Selon Salim, la corruption touchait tous les niveaux de la hiérarchie policière. « J’ai vu des îlotiers passer à la maison. Tous n’en étaient pas mais tu en avais toujours un ou deux qui parvenaient à convaincre, avec quelques billets, les autres de ne rien dire. Il y a déjà eu des appels qui prévenaient mon frère de ce qui allait se passer », confie-t-il, sans avancer des précisions ni révéler des noms. Et de déplorer : « Je ne vois pas comment on peut faire du business sans avoir de près ou de loin des accointances avec de l’argent au milieu de tout ça ».

« J’étais dégoûté »

Aîné de la fratrie, Salim alors au baccalauréat devait dès lors reprendre les affaires. Désigné par son oncle, il lui explique qu’il préférait continuer ses études. « J’étais d’ailleurs le seul de ma famille, voire du quartier, à être au lycée », relève-t-il, non sans fierté.

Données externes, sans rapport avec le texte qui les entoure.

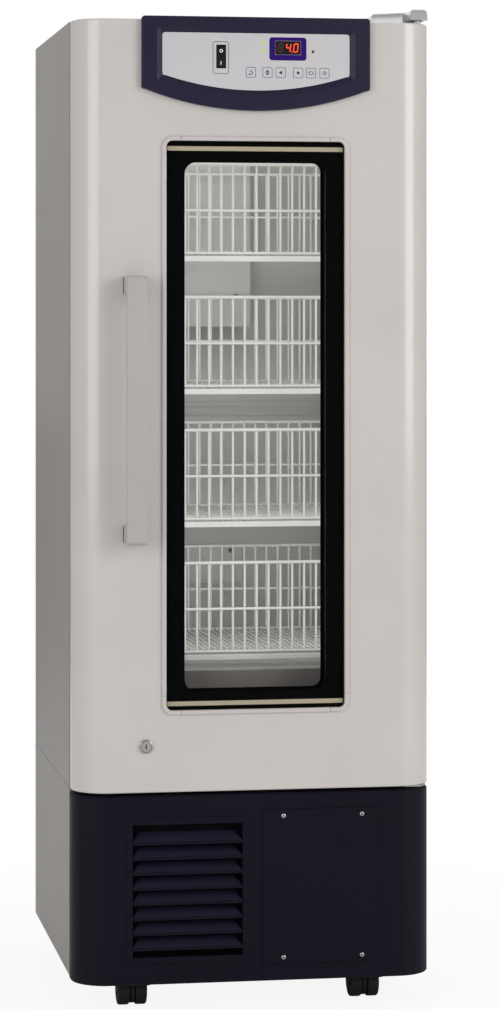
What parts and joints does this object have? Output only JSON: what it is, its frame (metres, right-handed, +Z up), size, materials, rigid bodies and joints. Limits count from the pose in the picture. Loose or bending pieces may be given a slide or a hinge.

C’est à son frère cadet qu’incombe la gestion du business. Celui-là même qui poussera les choses encore plus loin. « Il a été le premier à faire du trafic de cocaïne et il a été un peu rayé de la famille à cause de ça. Le shit a été sa porte d’entrée, puis il a fait dans la coke et les armes. Il a commencé assez jeune, n’avait pas peur et a su s’imposer à Troyes par la violence et l’intimidation », témoigne l’aîné. Il écopera de quatre ans de prison, pour trafic de coke et d’armes. « Il y est encore en ce moment », précise-t-il.

« J’étais dégoûté de cette vie-là. J’avais assisté à des perquisitions, je voyais que les membres de ma famille ne dormaient pas, étaient toujours à l’affût, préoccupés par le risque. Il fallait faire attention à qui on parlait, même au sein de la communauté marocaine », confie Salim.

Il retient toujours un événement en particulier : « Ce matin-là, j’étais sur le balcon, et là je vois trois bagnoles de keufs qui arrivent avec des chiens. Je préviens ma mère et mon beau-père qui commencent à paniquer ».

Heureusement pour la famille, les policiers ne sont pas descendus dans les caves. « Il y avait un kilo à la maison et mon beau-père a fait en sorte de se faire serrer. Il a mis le kilo dans son froc, il est sorti, les flics lui sont tombés dessus et ça a marché. Normalement, ils auraient dû faire une perquisition directement mais on a profité des quelques heures avant qu’ils reviennent pour appeler de l’aide et bouger la cargaison », se souvient le rescapé.

Un moment fondateur pour le jeune Salim. « Je me suis dit que ce n’était pas ma vie. Matériellement on était bien, mais à vivre c’était hyper anxiogène », admet-il aujourd’hui. Et d’analyser : « Malgré un parcours différent, je comprends ceux de ma famille qui font ça, car c’est inscrit en nous, mais d’un autre côté ce n’est pas top par rapport aux enfants… ». Sa famille restée au Maroc, avoue-t-il, a arrêté d’exporter vers la France. « On est sur des échelles plus petites qui permettent de vivre confortablement mais sans ostentation », conclut-il.